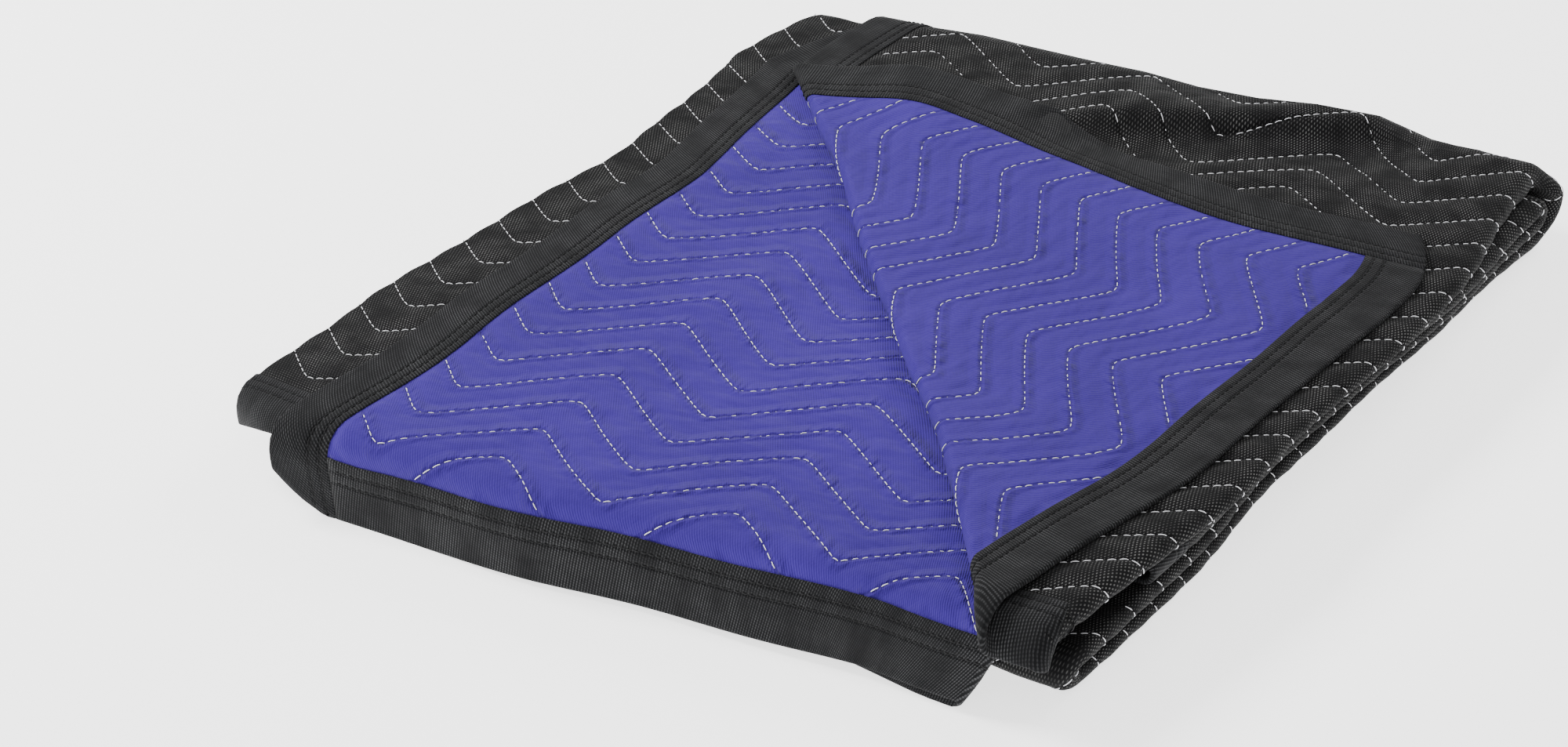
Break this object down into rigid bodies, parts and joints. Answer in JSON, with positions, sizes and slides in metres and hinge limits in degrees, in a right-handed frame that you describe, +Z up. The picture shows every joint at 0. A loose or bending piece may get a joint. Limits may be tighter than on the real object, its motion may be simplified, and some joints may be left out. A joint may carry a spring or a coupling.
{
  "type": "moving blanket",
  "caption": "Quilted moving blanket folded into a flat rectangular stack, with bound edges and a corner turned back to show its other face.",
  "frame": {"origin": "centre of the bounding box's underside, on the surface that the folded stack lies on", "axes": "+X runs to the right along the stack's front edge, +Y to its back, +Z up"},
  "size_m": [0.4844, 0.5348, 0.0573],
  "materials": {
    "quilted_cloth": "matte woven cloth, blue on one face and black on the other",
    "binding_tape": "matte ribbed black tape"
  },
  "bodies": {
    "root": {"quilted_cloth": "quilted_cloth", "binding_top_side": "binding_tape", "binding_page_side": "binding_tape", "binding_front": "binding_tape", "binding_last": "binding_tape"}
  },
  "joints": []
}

══════

Exercise –
Extract the complete listing verbatim.

Answer –
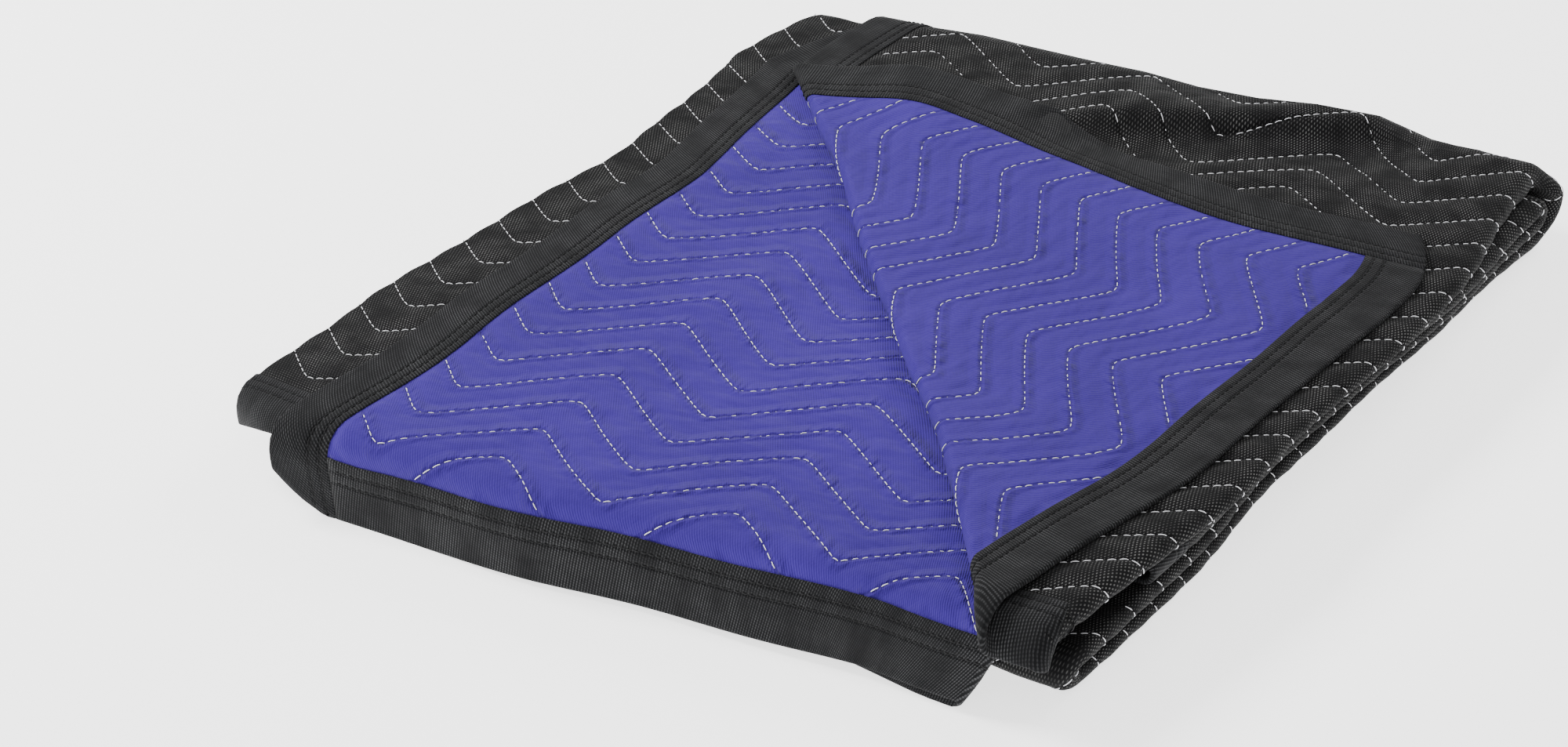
Break this object down into rigid bodies, parts and joints. Answer in JSON, with positions, sizes and slides in metres and hinge limits in degrees, in a right-handed frame that you describe, +Z up. The picture shows every joint at 0. A loose or bending piece may get a joint. Limits may be tighter than on the real object, its motion may be simplified, and some joints may be left out. A joint may carry a spring or a coupling.
{
  "type": "moving blanket",
  "caption": "Quilted moving blanket folded into a flat rectangular stack, with bound edges and a corner turned back to show its other face.",
  "frame": {"origin": "centre of the bounding box's underside, on the surface that the folded stack lies on", "axes": "+X runs to the right along the stack's front edge, +Y to its back, +Z up"},
  "size_m": [0.4844, 0.5348, 0.0573],
  "materials": {
    "quilted_cloth": "matte woven cloth, blue on one face and black on the other",
    "binding_tape": "matte ribbed black tape"
  },
  "bodies": {
    "root": {"quilted_cloth": "quilted_cloth", "binding_top_side": "binding_tape", "binding_page_side": "binding_tape", "binding_front": "binding_tape", "binding_last": "binding_tape"}
  },
  "joints": []
}